WORK INSTRUCTIONS
All the data should come back exactly as it was given.

DATA SHOWN
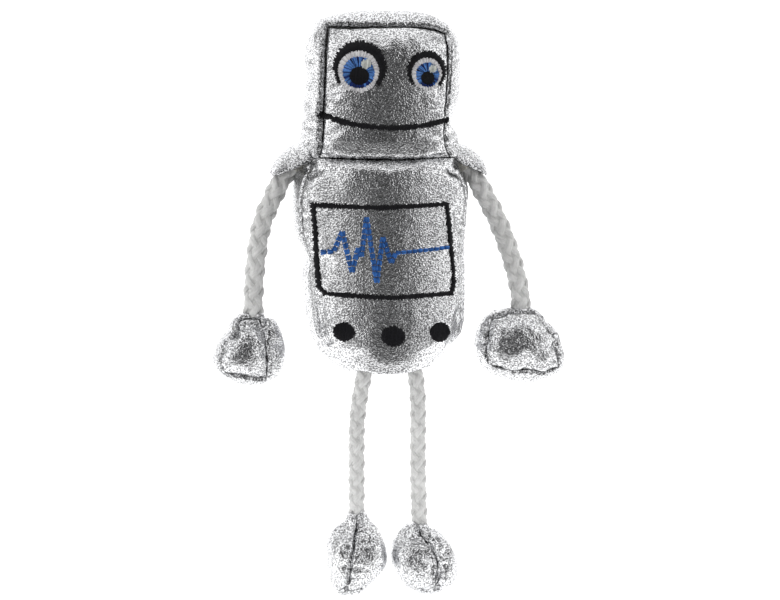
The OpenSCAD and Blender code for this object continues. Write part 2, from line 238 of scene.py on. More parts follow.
def thread_tree():
    """Lays a round thread along every chain of edges."""
    tree = node_tree("laid_thread", [("Thread radius", "NodeSocketFloat", 0.0002),
                                     ("Sides", "NodeSocketInt", 6),
                                     ("Material", "NodeSocketMaterial", None)])
    new, join = tree.nodes.new, tree.links.new
    start, end = new("NodeGroupInput"), new("NodeGroupOutput")
    curve, ring = new("GeometryNodeMeshToCurve"), new("GeometryNodeCurvePrimitiveCircle")
    sweep = new("GeometryNodeCurveToMesh")
    pick, tone = new("FunctionNodeRandomValue"), new("GeometryNodeStoreNamedAttribute")
    tone.domain = "CURVE"
    tone.inputs["Name"].default_value = "tone"
    pick.inputs["Seed"].default_value = 7
    real, paint = new("GeometryNodeRealizeInstances"), new("GeometryNodeSetMaterial")
    shade = new("GeometryNodeSetShadeSmooth")
    join(start.outputs["Geometry"], curve.inputs["Mesh"])
    join(start.outputs["Thread radius"], ring.inputs["Radius"])
    join(start.outputs["Sides"], ring.inputs["Resolution"])
    join(curve.outputs["Curve"], tone.inputs["Geometry"])
    join(pick.outputs[1], tone.inputs["Value"])
    join(tone.outputs["Geometry"], sweep.inputs["Curve"])
    join(ring.outputs["Curve"], sweep.inputs["Profile Curve"])
    sweep.inputs["Fill Caps"].default_value = True
    join(sweep.outputs["Mesh"], shade.inputs["Geometry"])
    join(shade.outputs["Geometry"], real.inputs["Geometry"])
    join(real.outputs["Geometry"], paint.inputs["Geometry"])
    join(start.outputs["Material"], paint.inputs["Material"])
    join(paint.outputs["Geometry"], end.inputs["Geometry"])
    return tree


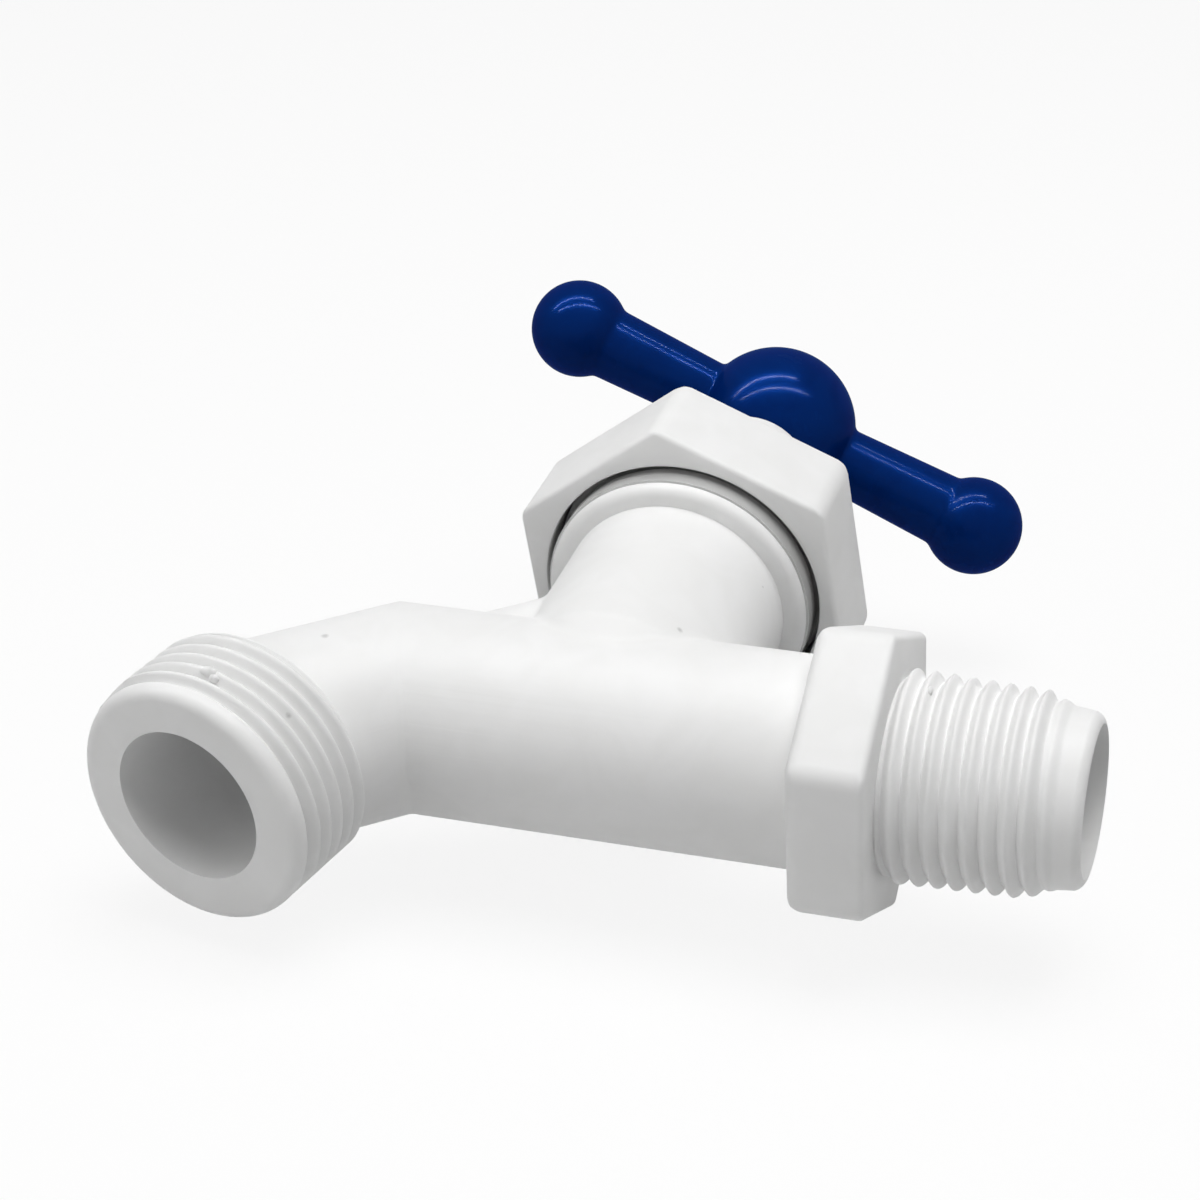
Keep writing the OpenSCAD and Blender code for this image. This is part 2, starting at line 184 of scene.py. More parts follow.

RESPONSE TO THIS EXERCISE
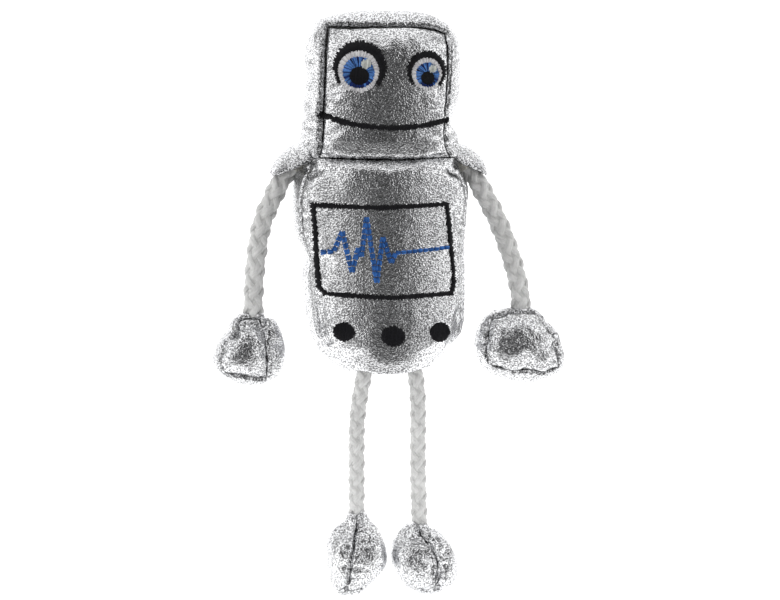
The OpenSCAD and Blender code for this object continues. Write part 2, from line 238 of scene.py on. More parts follow.
def thread_tree():
    """Lays a round thread along every chain of edges."""
    tree = node_tree("laid_thread", [("Thread radius", "NodeSocketFloat", 0.0002),
                                     ("Sides", "NodeSocketInt", 6),
                                     ("Material", "NodeSocketMaterial", None)])
    new, join = tree.nodes.new, tree.links.new
    start, end = new("NodeGroupInput"), new("NodeGroupOutput")
    curve, ring = new("GeometryNodeMeshToCurve"), new("GeometryNodeCurvePrimitiveCircle")
    sweep = new("GeometryNodeCurveToMesh")
    pick, tone = new("FunctionNodeRandomValue"), new("GeometryNodeStoreNamedAttribute")
    tone.domain = "CURVE"
    tone.inputs["Name"].default_value = "tone"
    pick.inputs["Seed"].default_value = 7
    real, paint = new("GeometryNodeRealizeInstances"), new("GeometryNodeSetMaterial")
    shade = new("GeometryNodeSetShadeSmooth")
    join(start.outputs["Geometry"], curve.inputs["Mesh"])
    join(start.outputs["Thread radius"], ring.inputs["Radius"])
    join(start.outputs["Sides"], ring.inputs["Resolution"])
    join(curve.outputs["Curve"], tone.inputs["Geometry"])
    join(pick.outputs[1], tone.inputs["Value"])
    join(tone.outputs["Geometry"], sweep.inputs["Curve"])
    join(ring.outputs["Curve"], sweep.inputs["Profile Curve"])
    sweep.inputs["Fill Caps"].default_value = True
    join(sweep.outputs["Mesh"], shade.inputs["Geometry"])
    join(shade.outputs["Geometry"], real.inputs["Geometry"])
    join(real.outputs["Geometry"], paint.inputs["Geometry"])
    join(start.outputs["Material"], paint.inputs["Material"])
    join(paint.outputs["Geometry"], end.inputs["Geometry"])
    return tree


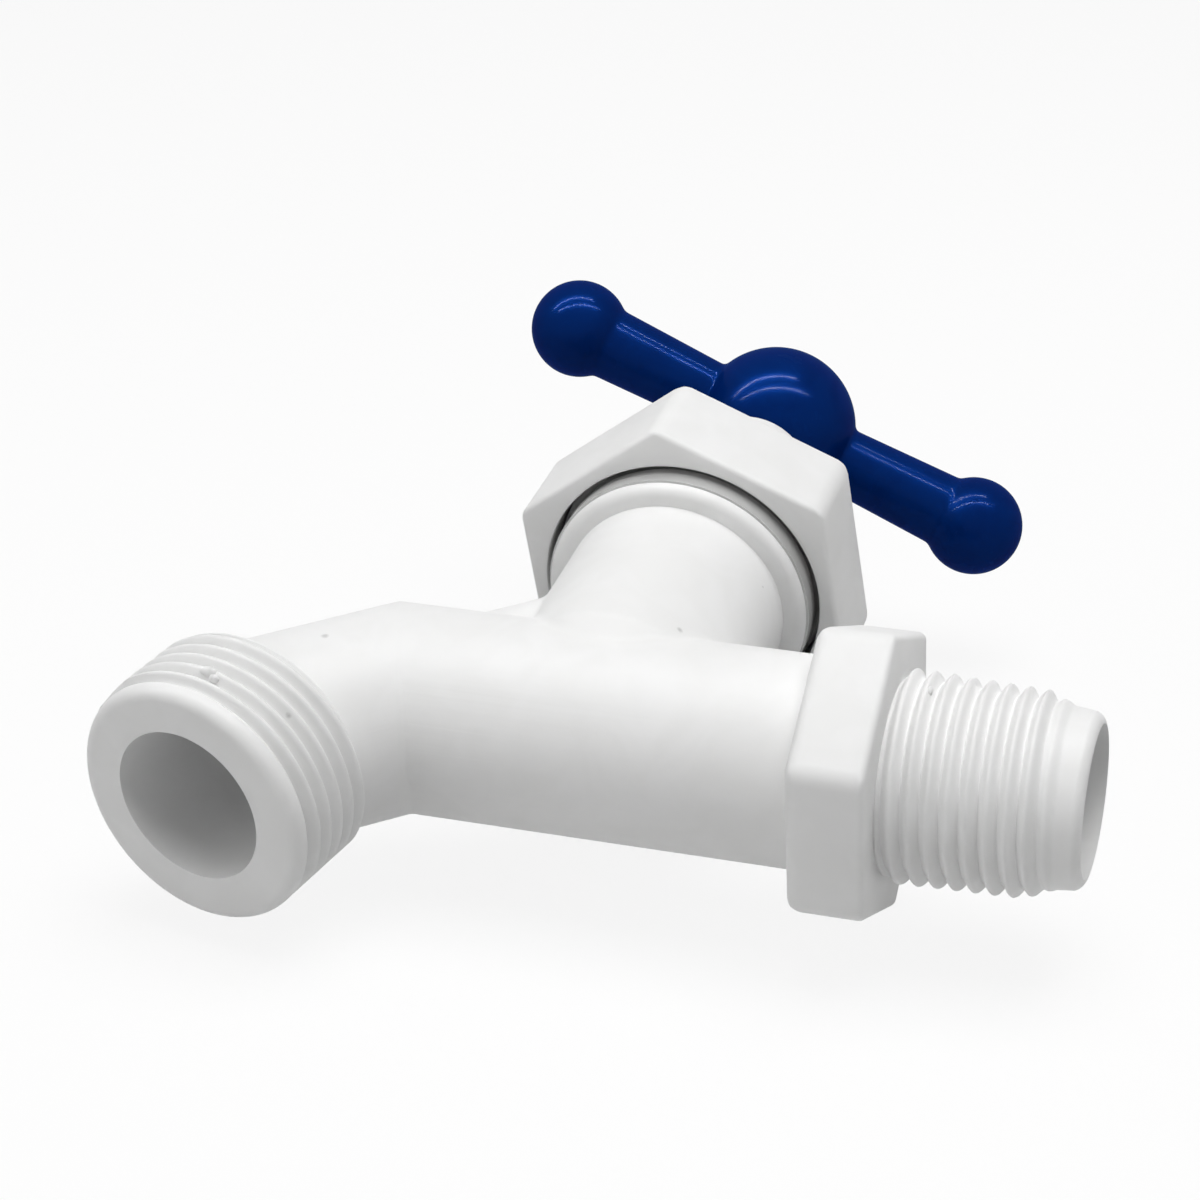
Keep writing the OpenSCAD and Blender code for this image. This is part 2, starting at line 184 of scene.py. More parts follow.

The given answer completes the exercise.